_Records:_
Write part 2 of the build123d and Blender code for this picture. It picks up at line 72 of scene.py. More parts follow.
--
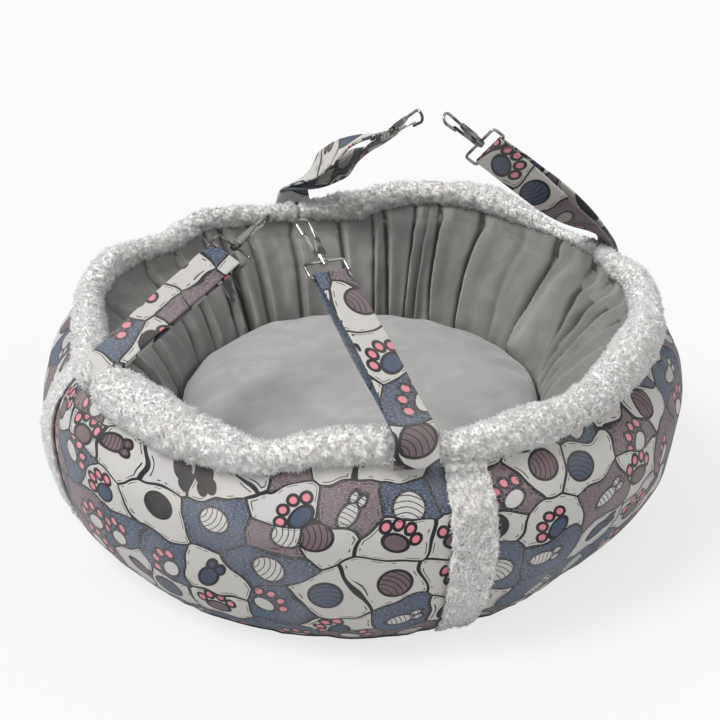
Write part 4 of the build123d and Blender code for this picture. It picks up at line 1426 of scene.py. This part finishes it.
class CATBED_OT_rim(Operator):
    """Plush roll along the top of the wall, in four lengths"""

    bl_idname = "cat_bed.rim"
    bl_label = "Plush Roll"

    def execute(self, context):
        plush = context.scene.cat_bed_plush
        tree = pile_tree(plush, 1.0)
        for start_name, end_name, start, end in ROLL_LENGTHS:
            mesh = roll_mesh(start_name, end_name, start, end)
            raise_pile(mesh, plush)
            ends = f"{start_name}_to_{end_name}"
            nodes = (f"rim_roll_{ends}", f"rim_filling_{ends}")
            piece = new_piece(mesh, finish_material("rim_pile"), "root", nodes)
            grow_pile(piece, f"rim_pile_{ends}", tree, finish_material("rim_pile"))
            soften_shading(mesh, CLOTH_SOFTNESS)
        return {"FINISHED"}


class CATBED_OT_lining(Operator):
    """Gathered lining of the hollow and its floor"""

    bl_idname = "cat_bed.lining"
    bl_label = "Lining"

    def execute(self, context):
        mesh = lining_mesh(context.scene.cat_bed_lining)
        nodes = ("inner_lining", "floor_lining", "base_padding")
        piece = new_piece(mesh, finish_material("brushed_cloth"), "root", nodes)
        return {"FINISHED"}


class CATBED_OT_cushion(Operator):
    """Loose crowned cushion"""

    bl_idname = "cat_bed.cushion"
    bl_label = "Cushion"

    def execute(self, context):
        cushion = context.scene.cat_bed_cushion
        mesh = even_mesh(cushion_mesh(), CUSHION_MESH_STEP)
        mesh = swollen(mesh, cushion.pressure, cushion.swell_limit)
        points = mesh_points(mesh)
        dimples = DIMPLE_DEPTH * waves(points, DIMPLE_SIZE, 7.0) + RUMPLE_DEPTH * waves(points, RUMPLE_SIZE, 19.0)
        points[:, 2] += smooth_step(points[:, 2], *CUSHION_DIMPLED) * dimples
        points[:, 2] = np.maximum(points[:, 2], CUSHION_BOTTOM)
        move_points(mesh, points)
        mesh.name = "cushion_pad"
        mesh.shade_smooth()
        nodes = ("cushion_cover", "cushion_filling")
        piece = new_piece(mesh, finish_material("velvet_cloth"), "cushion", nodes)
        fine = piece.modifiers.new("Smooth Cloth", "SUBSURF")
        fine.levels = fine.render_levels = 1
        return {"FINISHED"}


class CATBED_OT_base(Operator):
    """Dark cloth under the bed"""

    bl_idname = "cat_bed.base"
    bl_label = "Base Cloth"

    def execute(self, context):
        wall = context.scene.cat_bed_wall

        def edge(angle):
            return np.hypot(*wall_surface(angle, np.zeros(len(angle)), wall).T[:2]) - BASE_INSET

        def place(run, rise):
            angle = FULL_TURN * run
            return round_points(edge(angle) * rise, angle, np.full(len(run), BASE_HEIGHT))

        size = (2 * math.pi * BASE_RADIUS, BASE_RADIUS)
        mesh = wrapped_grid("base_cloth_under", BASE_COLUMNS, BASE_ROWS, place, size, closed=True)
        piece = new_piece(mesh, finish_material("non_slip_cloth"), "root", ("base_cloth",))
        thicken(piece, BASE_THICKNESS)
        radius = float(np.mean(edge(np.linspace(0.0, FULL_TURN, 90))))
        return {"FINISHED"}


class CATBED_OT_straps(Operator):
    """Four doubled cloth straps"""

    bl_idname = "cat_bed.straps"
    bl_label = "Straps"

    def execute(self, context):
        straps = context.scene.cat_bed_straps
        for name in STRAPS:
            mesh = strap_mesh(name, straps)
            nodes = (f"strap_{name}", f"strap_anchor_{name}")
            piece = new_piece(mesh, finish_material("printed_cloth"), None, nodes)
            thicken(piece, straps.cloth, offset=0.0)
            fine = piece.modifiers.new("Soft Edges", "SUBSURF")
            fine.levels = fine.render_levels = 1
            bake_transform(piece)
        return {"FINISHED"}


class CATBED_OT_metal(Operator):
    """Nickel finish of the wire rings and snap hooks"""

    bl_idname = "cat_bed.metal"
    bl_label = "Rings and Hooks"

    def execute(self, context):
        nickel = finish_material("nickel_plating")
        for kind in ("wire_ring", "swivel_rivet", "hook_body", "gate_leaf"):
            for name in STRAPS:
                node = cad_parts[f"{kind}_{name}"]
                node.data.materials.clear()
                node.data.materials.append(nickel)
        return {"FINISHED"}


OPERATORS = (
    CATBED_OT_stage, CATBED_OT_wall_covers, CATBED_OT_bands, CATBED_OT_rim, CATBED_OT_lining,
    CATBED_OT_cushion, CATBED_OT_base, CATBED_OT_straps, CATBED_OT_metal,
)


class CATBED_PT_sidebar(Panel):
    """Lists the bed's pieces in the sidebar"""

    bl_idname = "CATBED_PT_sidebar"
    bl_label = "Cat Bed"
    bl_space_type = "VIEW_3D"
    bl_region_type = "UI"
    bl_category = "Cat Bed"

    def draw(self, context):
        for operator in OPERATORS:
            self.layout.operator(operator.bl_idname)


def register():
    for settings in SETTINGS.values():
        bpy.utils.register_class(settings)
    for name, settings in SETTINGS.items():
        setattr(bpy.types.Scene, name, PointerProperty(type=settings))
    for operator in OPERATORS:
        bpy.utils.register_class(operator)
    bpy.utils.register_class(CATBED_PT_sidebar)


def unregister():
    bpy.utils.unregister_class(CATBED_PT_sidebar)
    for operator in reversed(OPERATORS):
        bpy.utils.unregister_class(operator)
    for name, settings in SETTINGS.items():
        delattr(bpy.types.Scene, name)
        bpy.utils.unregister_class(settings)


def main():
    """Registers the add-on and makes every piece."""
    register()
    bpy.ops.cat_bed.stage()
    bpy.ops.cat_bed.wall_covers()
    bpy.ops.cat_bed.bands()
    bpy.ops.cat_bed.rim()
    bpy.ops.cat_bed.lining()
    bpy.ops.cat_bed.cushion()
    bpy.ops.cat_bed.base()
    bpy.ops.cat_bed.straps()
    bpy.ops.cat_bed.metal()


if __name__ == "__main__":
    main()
--
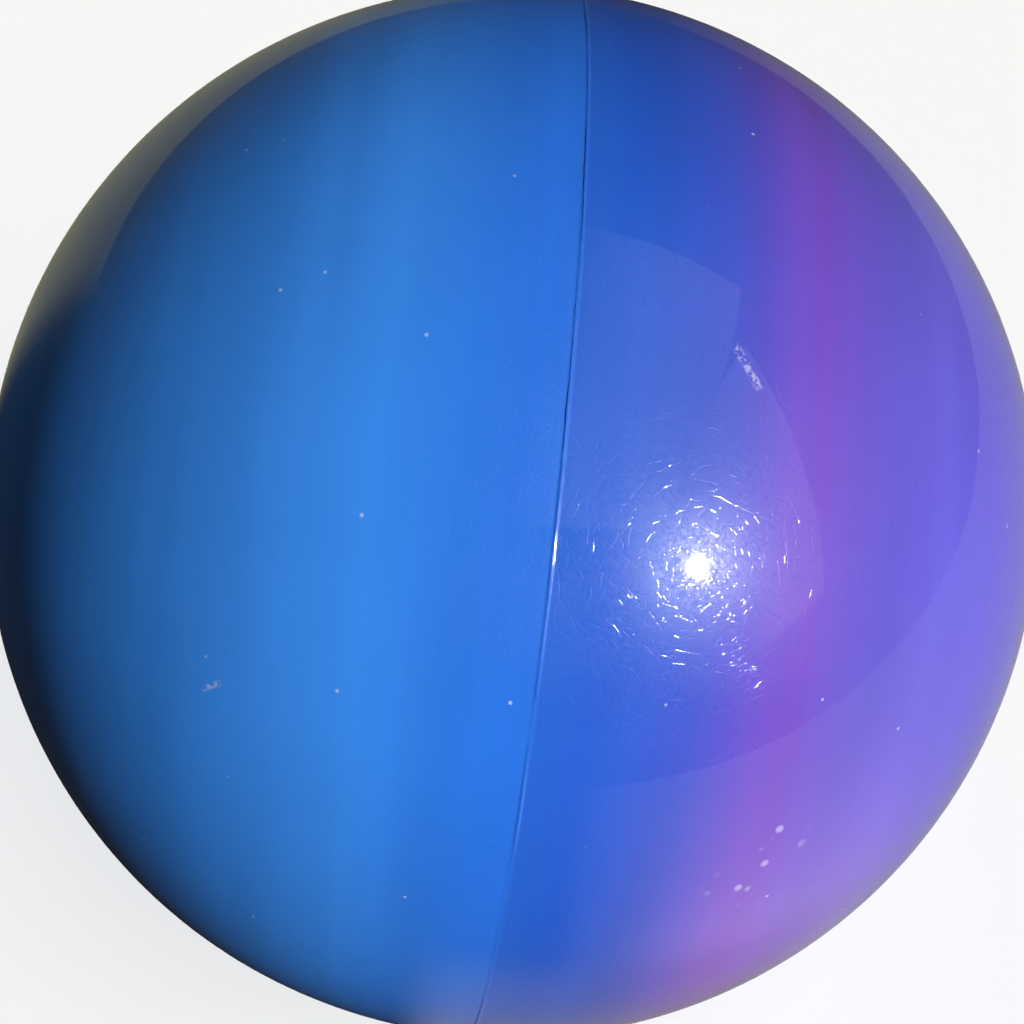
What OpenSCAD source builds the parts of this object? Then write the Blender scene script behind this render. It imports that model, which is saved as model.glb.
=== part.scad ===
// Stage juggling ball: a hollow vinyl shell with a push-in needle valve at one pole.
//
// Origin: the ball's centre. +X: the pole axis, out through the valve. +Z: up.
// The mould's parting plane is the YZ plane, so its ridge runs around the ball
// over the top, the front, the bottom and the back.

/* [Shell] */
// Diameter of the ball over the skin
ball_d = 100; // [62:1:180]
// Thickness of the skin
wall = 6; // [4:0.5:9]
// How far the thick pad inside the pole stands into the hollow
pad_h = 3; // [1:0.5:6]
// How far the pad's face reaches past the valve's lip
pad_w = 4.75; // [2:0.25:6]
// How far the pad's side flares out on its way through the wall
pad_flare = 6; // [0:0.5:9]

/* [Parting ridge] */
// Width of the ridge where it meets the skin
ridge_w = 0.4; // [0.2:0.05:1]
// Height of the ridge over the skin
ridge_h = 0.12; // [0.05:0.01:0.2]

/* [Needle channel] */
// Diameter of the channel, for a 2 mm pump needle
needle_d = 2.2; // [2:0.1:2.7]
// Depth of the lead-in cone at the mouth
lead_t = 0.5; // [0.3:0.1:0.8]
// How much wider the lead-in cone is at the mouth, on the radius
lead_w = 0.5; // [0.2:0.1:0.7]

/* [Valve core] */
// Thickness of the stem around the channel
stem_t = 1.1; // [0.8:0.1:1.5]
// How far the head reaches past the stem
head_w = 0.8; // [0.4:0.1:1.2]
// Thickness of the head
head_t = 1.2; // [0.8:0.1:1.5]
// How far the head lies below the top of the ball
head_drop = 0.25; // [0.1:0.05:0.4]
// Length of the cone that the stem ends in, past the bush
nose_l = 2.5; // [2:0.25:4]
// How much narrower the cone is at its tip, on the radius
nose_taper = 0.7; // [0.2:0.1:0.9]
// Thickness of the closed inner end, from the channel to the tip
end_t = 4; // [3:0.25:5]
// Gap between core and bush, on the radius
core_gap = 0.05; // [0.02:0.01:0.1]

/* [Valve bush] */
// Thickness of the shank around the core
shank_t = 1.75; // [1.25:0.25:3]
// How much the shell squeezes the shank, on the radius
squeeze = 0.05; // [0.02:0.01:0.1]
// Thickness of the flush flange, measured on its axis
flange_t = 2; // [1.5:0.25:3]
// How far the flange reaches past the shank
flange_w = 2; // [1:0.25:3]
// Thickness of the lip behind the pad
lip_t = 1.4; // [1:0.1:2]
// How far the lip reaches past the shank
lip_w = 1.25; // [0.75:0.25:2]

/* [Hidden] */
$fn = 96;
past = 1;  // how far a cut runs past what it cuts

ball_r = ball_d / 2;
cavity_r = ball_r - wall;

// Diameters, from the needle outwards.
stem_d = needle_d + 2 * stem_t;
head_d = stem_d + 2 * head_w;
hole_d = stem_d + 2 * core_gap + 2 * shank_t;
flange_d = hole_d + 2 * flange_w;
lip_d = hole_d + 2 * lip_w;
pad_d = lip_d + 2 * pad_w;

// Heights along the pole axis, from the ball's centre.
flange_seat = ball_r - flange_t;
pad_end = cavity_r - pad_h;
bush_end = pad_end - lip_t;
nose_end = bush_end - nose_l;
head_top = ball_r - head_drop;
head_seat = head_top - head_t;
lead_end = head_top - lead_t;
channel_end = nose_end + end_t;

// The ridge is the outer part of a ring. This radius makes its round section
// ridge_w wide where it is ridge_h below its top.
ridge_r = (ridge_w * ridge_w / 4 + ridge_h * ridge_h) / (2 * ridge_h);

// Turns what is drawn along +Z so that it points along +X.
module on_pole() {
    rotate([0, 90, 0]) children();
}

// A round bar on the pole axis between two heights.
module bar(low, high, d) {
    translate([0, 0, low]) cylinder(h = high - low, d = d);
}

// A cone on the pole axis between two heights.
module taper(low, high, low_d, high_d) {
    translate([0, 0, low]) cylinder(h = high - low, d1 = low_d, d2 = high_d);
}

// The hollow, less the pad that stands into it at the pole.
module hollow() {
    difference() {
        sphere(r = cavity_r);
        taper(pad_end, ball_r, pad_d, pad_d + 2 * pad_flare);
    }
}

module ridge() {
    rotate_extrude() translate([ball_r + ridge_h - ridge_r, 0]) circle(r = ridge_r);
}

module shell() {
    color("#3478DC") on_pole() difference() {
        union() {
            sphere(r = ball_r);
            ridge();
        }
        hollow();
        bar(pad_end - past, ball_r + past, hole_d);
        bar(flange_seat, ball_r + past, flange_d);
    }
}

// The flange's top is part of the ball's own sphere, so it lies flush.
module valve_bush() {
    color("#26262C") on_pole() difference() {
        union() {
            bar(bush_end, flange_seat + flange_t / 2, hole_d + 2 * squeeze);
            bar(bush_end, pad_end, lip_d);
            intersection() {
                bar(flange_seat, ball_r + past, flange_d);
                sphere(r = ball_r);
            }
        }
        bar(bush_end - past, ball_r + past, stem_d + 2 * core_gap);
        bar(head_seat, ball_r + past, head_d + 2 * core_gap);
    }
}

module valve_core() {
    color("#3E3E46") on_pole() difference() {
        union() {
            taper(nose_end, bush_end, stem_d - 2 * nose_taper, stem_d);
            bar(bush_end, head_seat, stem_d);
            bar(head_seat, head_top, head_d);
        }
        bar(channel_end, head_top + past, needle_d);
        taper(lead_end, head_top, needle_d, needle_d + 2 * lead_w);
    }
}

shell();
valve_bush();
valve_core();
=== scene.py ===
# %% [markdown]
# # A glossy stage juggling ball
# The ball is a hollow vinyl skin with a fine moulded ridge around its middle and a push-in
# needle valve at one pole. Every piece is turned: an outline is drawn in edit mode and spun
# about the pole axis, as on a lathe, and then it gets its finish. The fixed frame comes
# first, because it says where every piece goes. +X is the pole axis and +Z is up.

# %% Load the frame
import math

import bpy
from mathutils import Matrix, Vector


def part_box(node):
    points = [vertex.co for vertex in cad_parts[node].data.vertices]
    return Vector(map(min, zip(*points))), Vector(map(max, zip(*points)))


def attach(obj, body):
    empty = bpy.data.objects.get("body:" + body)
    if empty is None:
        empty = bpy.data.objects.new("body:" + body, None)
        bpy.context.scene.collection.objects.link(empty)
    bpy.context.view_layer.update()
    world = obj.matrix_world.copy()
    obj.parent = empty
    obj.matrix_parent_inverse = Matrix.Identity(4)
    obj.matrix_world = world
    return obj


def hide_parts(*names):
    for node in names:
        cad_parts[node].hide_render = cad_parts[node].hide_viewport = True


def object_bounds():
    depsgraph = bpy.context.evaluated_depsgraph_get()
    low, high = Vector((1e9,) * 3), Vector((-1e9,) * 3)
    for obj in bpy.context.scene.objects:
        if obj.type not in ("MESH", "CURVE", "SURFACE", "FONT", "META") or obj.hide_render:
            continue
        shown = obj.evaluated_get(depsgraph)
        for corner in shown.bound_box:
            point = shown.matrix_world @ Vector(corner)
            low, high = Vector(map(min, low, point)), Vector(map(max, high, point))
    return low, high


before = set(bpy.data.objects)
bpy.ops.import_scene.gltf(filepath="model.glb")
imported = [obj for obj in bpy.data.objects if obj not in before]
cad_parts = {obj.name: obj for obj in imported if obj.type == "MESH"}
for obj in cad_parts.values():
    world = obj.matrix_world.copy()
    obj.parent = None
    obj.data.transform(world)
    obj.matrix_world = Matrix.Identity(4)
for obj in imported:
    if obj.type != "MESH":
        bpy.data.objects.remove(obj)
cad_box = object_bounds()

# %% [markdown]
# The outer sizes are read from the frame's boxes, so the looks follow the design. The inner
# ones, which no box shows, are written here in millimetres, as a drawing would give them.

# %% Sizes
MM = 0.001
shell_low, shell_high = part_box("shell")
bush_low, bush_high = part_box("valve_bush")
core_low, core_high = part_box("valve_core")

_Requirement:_
Extract, word for word, every line beginning with the one that holds "bar(head_seat, ball_r +" and concluding with the one that holds "before = set(bpy.data.objects)". Include both of those lines.

_Final result:_
        bar(head_seat, ball_r + past, head_d + 2 * core_gap);
    }
}

module valve_core() {
    color("#3E3E46") on_pole() difference() {
        union() {
            taper(nose_end, bush_end, stem_d - 2 * nose_taper, stem_d);
            bar(bush_end, head_seat, stem_d);
            bar(head_seat, head_top, head_d);
        }
        bar(channel_end, head_top + past, needle_d);
        taper(lead_end, head_top, needle_d, needle_d + 2 * lead_w);
    }
}

shell();
valve_bush();
valve_core();
=== scene.py ===
# %% [markdown]
# # A glossy stage juggling ball
# The ball is a hollow vinyl skin with a fine moulded ridge around its middle and a push-in
# needle valve at one pole. Every piece is turned: an outline is drawn in edit mode and spun
# about the pole axis, as on a lathe, and then it gets its finish. The fixed frame comes
# first, because it says where every piece goes. +X is the pole axis and +Z is up.

# %% Load the frame
import math

import bpy
from mathutils import Matrix, Vector


def part_box(node):
    points = [vertex.co for vertex in cad_parts[node].data.vertices]
    return Vector(map(min, zip(*points))), Vector(map(max, zip(*points)))


def attach(obj, body):
    empty = bpy.data.objects.get("body:" + body)
    if empty is None:
        empty = bpy.data.objects.new("body:" + body, None)
        bpy.context.scene.collection.objects.link(empty)
    bpy.context.view_layer.update()
    world = obj.matrix_world.copy()
    obj.parent = empty
    obj.matrix_parent_inverse = Matrix.Identity(4)
    obj.matrix_world = world
    return obj


def hide_parts(*names):
    for node in names:
        cad_parts[node].hide_render = cad_parts[node].hide_viewport = True


def object_bounds():
    depsgraph = bpy.context.evaluated_depsgraph_get()
    low, high = Vector((1e9,) * 3), Vector((-1e9,) * 3)
    for obj in bpy.context.scene.objects:
        if obj.type not in ("MESH", "CURVE", "SURFACE", "FONT", "META") or obj.hide_render:
            continue
        shown = obj.evaluated_get(depsgraph)
        for corner in shown.bound_box:
            point = shown.matrix_world @ Vector(corner)
            low, high = Vector(map(min, low, point)), Vector(map(max, high, point))
    return low, high


before = set(bpy.data.objects)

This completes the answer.